Но тогда у меня точно мороз пошел по коже — отчетливо помню это свое ощущение, инстинктивную реакцию на уровне первой сигнальной системы. Помню, однако, и как позже страх отступил: пять лет спустя, гуляя вместе с Горбачевым по Красной площади, Рейган публично отказался от эпитета «империя зла».
Конечно, у нас это объясняют уступчивостью последнего советского лидера, граничившей, по мнению наиболее непримиримых критиков, с предательством национальных интересов. Но как бы то ни было, из всех президентов США на моем профессиональном веку Рейган пока остается единственным, при ком в американо-российских отношениях ледяная враждебность сменилась надеждой и потеплением, а не наоборот.

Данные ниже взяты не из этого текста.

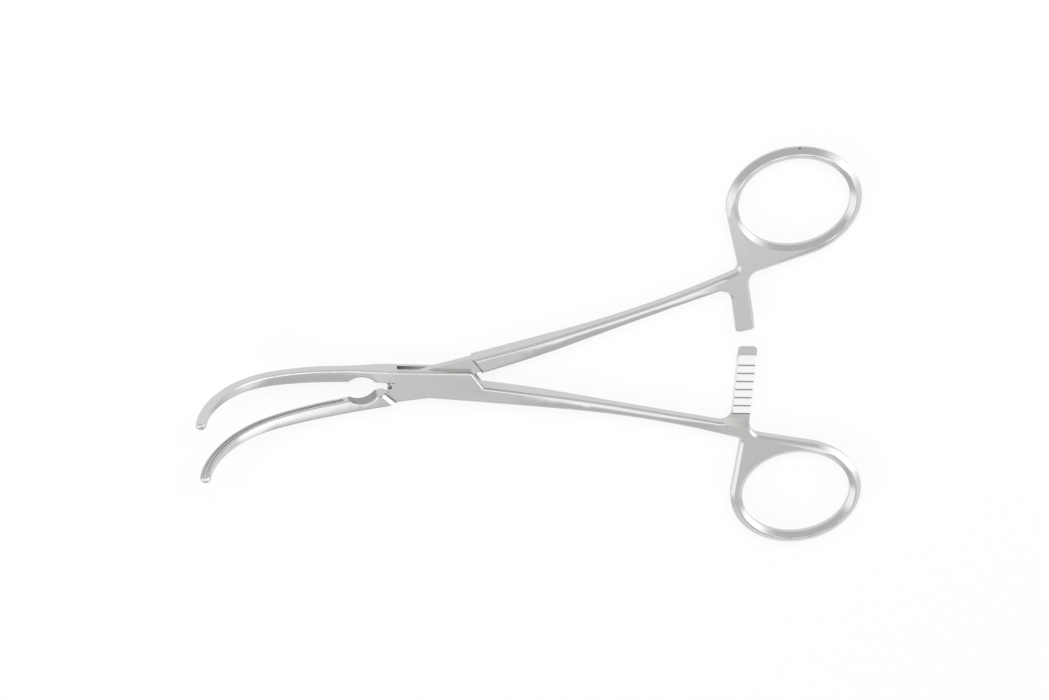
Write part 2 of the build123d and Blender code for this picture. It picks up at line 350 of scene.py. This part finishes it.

При всех последующих хозяевах Белого дома начальные упования на лучшее неизменно сменялись разочарованием. Даже Буш-старший, казавшийся воплощением джентльменства, начинал с декларации о прекращении холодной войны и наступлении эпохи «устойчивого взаимодействия» между Востоком и Западом, а заканчивал застенчивой (или беззастенчивой, кому как больше нравится) ложью Горбачеву устами своего госсекретаря и ближайшего друга Джеймса Бейкера о том, что НАТО после воссоединения Германии «ни на дюйм» не продвинется на восток.
При Клинтоне был пройден путь от объятий с другом Борисом в Ванкувере до натовских бомбежек Югославии, при Буше — от разговора по душам в Любляне до обстрелов грузинскими властями Цхинвала и оправдания этой акции Вашингтоном, при Обаме — от «перезагрузки» до поддержки Западом государственного переворота на Украине.
Наконец, при Трампе (хотя эта история пока не окончена) — от объявления американского лидера еще на этапе предвыборной кампании о намерении «поладить» с Москвой до обвинения его на этом основании традиционным вашингтонским истеблишментом чуть ли не в государственной измене, а затем и до попытки импичмента. До разнузданной вакханалии демонизации современной России и ее руководителей, создания законодательных, информационно-пропагандистских и иных барьеров на пути к нормализации двусторонних отношений.